++++ Extracted entries

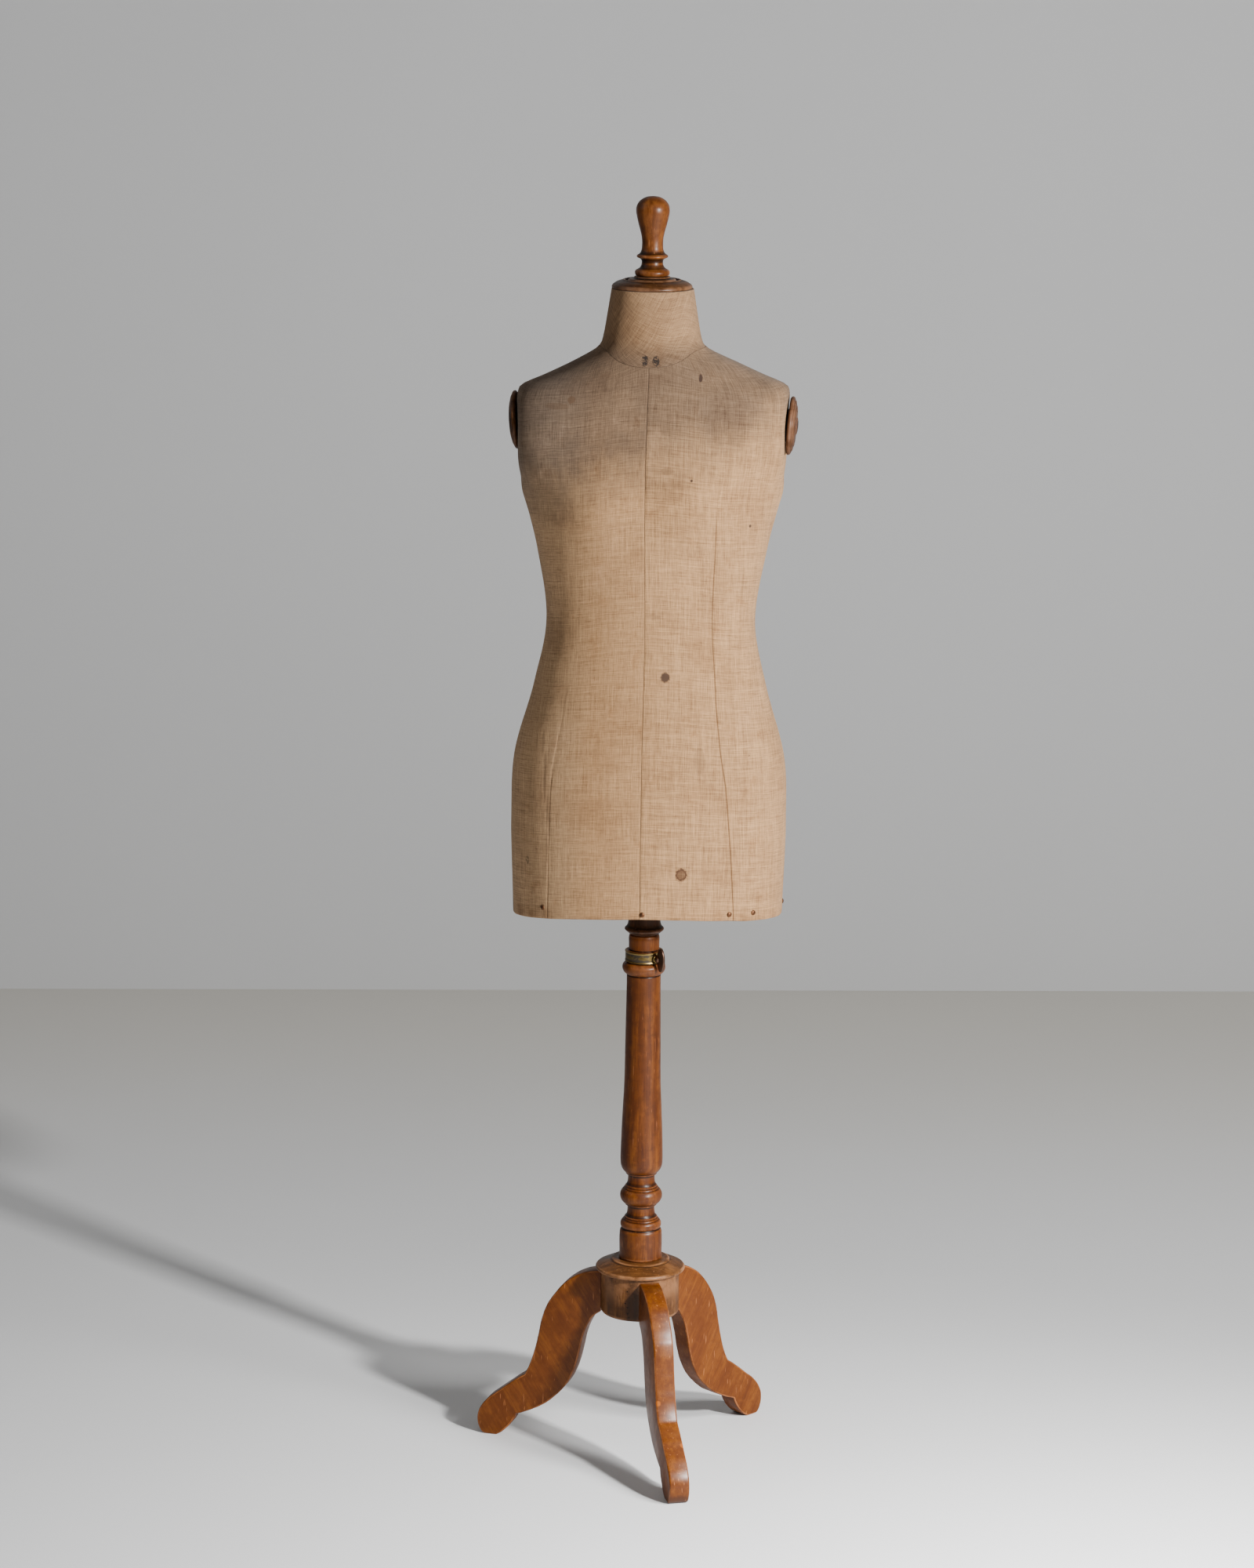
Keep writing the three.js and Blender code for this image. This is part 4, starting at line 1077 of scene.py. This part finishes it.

++++++++
++++ Extracted entries

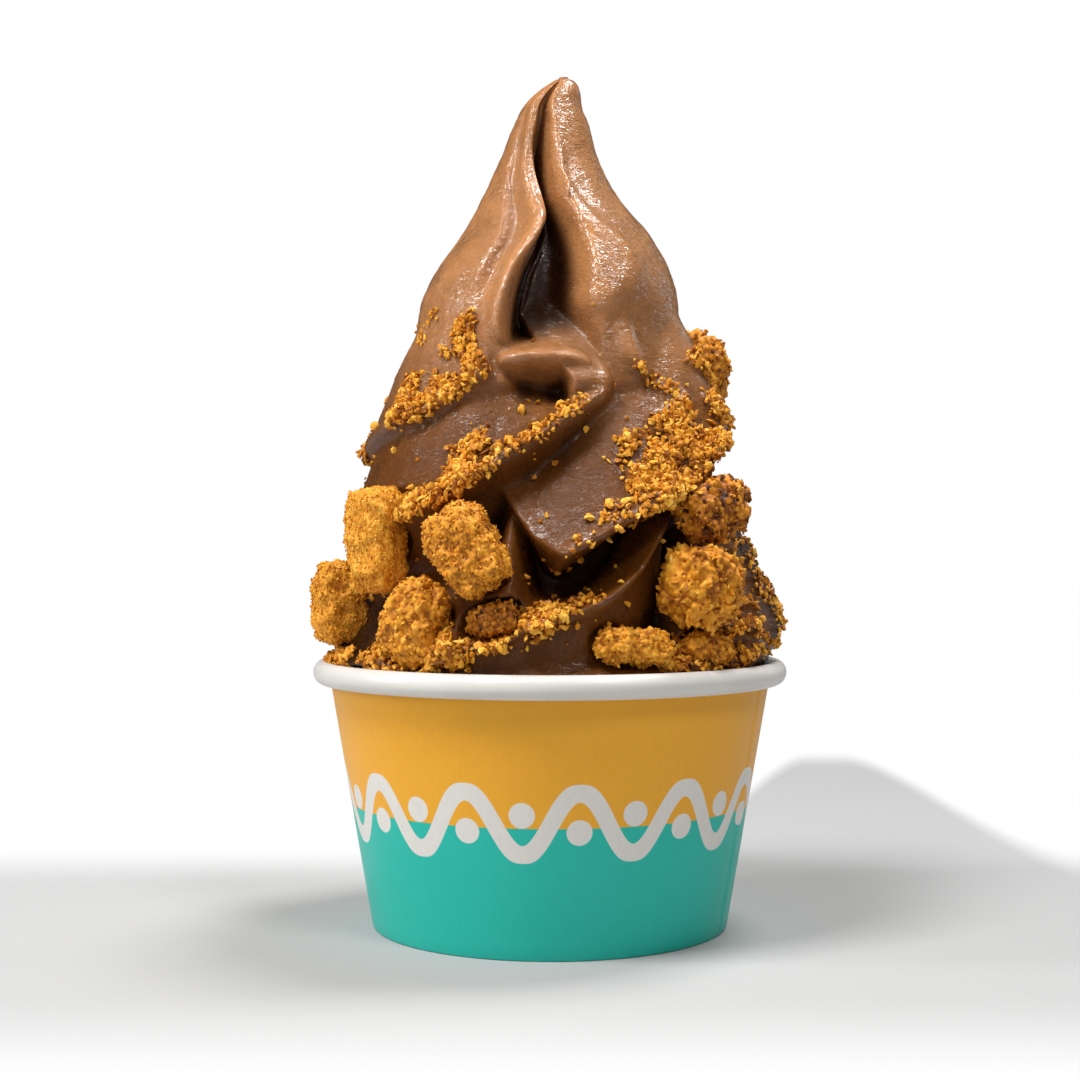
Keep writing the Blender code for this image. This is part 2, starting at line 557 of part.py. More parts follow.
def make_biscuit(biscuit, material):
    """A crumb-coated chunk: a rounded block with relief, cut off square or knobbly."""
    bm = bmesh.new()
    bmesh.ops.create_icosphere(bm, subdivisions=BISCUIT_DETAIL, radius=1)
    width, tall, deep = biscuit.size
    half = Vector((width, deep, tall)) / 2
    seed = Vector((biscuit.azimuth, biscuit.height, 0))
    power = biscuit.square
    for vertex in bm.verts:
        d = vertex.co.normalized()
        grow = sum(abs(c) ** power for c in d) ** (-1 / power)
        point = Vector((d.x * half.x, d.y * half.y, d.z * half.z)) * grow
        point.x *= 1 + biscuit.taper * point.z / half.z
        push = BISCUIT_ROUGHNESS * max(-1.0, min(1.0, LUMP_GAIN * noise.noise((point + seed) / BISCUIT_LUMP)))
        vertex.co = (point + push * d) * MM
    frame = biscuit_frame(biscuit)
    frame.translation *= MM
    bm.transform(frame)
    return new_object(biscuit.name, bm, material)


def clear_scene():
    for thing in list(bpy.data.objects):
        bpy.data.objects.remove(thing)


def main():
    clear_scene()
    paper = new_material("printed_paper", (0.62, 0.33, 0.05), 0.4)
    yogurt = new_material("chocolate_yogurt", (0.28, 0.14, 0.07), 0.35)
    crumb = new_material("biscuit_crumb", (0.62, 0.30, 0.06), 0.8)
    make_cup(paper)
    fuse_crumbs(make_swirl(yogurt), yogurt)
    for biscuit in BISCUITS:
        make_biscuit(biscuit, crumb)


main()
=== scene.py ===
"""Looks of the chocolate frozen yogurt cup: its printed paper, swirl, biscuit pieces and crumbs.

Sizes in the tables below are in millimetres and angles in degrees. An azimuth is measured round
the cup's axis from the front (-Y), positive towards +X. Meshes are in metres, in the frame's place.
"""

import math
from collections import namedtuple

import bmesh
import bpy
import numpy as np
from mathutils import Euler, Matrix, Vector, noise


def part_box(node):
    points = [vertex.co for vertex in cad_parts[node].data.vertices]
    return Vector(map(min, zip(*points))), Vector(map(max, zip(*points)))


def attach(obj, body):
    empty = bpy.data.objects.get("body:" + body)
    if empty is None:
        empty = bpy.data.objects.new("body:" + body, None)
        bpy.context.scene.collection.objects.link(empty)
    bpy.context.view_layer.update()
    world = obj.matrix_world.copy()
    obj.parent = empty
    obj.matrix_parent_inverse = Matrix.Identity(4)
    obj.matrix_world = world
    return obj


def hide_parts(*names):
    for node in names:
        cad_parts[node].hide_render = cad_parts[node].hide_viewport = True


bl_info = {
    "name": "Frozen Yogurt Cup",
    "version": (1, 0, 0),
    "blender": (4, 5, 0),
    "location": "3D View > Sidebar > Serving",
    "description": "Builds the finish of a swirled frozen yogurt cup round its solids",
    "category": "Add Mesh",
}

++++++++

Of the entries listed above, reproduce only the lines starting at the line containing "bpy.context.view_layer.update()" and ending at the line containing "cad_parts[node].hide_render = cad_parts[node].hide_viewport". Include both, exactly as they stand.

◆ Complete output
    bpy.context.view_layer.update()
    world = obj.matrix_world.copy()
    obj.parent = empty
    obj.matrix_parent_inverse = Matrix.Identity(4)
    obj.matrix_world = world
    return obj


def hide_parts(*names):
    for node in names:
        cad_parts[node].hide_render = cad_parts[node].hide_viewport = True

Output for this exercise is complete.